Aliya Bonar gave the most honest talk I heard all weekend. For the last few years, Bonar’s been sewing her own quirky brand of “Power Suits” for anyone who wants to showcase their “most powerful self.” In one instance, she spent a week workshopping with a Girl Scout troupe on crafting their own empowering fashions. Despite what you might read from the work’s mission, Bonar admitted she doesn’t want it to come across as a “feel-good pat on the back.” But, hey, after doing this for a couple years, Bonar’s had some misgivings.

“Actually, I realized it’s just a project about me,” she said, as I quickly scribbled down “THANK GOD REAL TALK” in my notes. “I’m just being authentic and true to myself,” Bonar added, because if she gets this feeling from inspiring outerwear, heck, someone else might, too.

I bet Bonar’s not the only one feeling that way at Open Engagement. If you’re thinking about how art can help out others all the time, without spending just enough time about your own practice, you might find yourself at a dead-end.

Thank you, Aliya.

Deana Haggag and Ginevra Shay

Deana Haggag and Ginevra Shay

Deana Haggag and Ginevra Shay, The Contemporary, “Audience Is Everywhere”

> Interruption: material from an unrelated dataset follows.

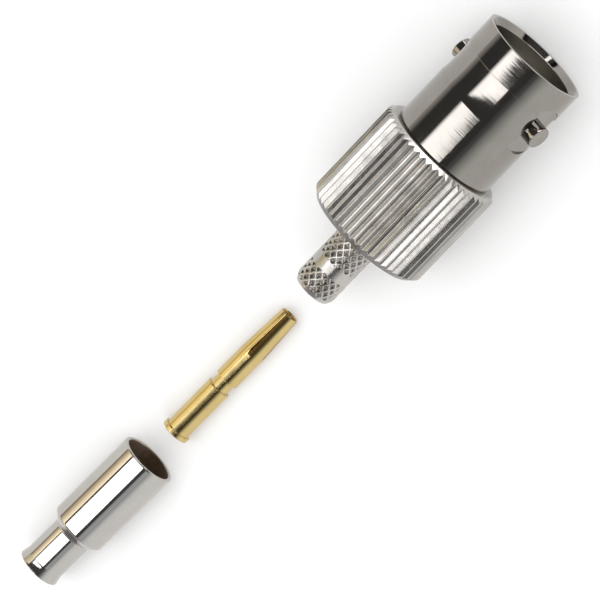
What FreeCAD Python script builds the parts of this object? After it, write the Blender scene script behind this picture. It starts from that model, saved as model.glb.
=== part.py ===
import FreeCAD, Part
import math
import os
import re
import Sketcher

# Bayonet coaxial crimp jack, laid out as three loose groups in one line: the jack, its
# centre contact and its crimp ferrule. X runs along the jack's axis, with the mating face
# at x = 0 and the cable leaving towards -X. Z is up, and every group lies on one plane.
# Lengths are in millimetres and angles in degrees.

SIZES = {
    # Front shell, turned from brass bar
    "mouth_diameter": 8.1,
    "mouth_depth": 8.4,
    "mouth_chamfer_depth": 0.48,
    "ring_wall": 0.775,
    "ring_length": 2.6,
    "rim_lip": 0.295,
    "waist_step": 0.1,
    "waist_length": 3.37,
    "barrel_step": 0.015,
    "shell_length": 11.0,
    "shoulder_chamfer": 0.12,
    "stop_lip_length": 0.8,
    "spigot_step": 0.51,
    "spigot_wall": 0.85,
    "spigot_chamfer": 0.3,
    # Bayonet lug pins and the flats that they stand on
    "lug_diameter": 2.0,
    "lug_stand": 0.69,
    "lug_depth": 4.2,
    "lug_edge": 0.12,
    "lug_elevation": 28.0,
    "flat_diameter": 4.8,
    "flat_cut": 0.375,
    # Insulator
    "insulator_face_depth": 3.2,
    "nose_diameter": 4.75,
    "nose_chamfer": 0.2,
    "snap_ridge_length": 0.7,
    "snap_ridge_ramp": 0.35,
    # Knurled collar
    "grip_step": 0.97,
    "collar_length": 9.75,
    "collar_front_chamfer": 0.43,
    "collar_rear_chamfer": 0.6,
    "ridge_count": 50,
    "ridge_depth": 0.3,
    "ridge_crest_width": 0.12,
    # Crimp stem
    "stem_wall": 0.545,
    "stem_length": 6.45,
    "stem_root_step": 0.2,
    "stem_flange_step": 1.35,
    "stem_flange_length": 1.2,
    "stem_nose_length": 0.6,
    "stem_nose_taper": 0.28,
    "stem_bore_chamfer": 0.15,
    # Centre contact, tip towards the mouth
    "contact_tip_depth": 3.4,
    "pin_hole_diameter": 1.38,
    "pin_hole_depth": 5.3,
    "tine_tip_wall": 0.145,
    "contact_taper_length": 4.7,
    "socket_wall": 0.4,
    "socket_length": 7.8,
    "neck_step": 0.215,
    "neck_length": 0.98,
    "conductor_hole_diameter": 0.66,
    "conductor_hole_depth": 4.2,
    "conductor_hole_chamfer": 0.25,
    "crimp_wall": 0.77,
    "crimp_barrel_length": 5.1,
    "contact_flange_step": 0.18,
    "contact_flange_length": 0.42,
    "slot_length": 4.7,
    "slot_root_width": 0.2,
    "slot_tip_width": 0.08,
    "slot_turn": -16.0,
    # Crimp ferrule, wide mouth towards the jack
    "ferrule_wall": 0.325,
    "ferrule_tube_length": 8.68,
    "ferrule_cone_length": 0.73,
    "ferrule_tail_length": 3.06,
    "ferrule_flare_length": 1.32,
    "ferrule_flare_step": 0.125,
    "ferrule_edge": 0.08,
    "cable_jacket_diameter": 2.8,
    "jacket_gap": 0.125,
    "braid_room": 0.345,
    # Fits, and the spaces between the three groups
    "press_gap": 0.01,
    "slip_gap": 0.05,
    "flange_gap": 0.08,
    "contact_spacing": 4.11,
    "contact_yaw": 0.74,
    "contact_side_offset": 0.05,
    "ferrule_spacing": 2.88,
    "ferrule_yaw": 1.55,
    "ferrule_side_offset": 0.45,
}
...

What’s a museum without a home? The Contemporary. Deana Haggag came on board with The Contemporary, Baltimore’s only contemporary art museum, just over a year ago. At the time, Haggag and Shay mentioned, the museum was in shambles. The Contemporary had lost its building and the board had to consider dissolving the museum entirely. They decided to continue on as a “nomadic” museum, without a home. (This was how the museum was originally intended, when it was formed in 1989.) Right now, the museum is in the middle of figuring out its purpose in Baltimore; they’re open to suggestions, asking other organizations, local artists, and regular museum-goers what they want out of a museum. Inadvertently, at least one social project has been birthed from the museum’s ashes. The Contemporary has instituted a local sharing program to loan out equipment (like lighting) leftover from their physical space.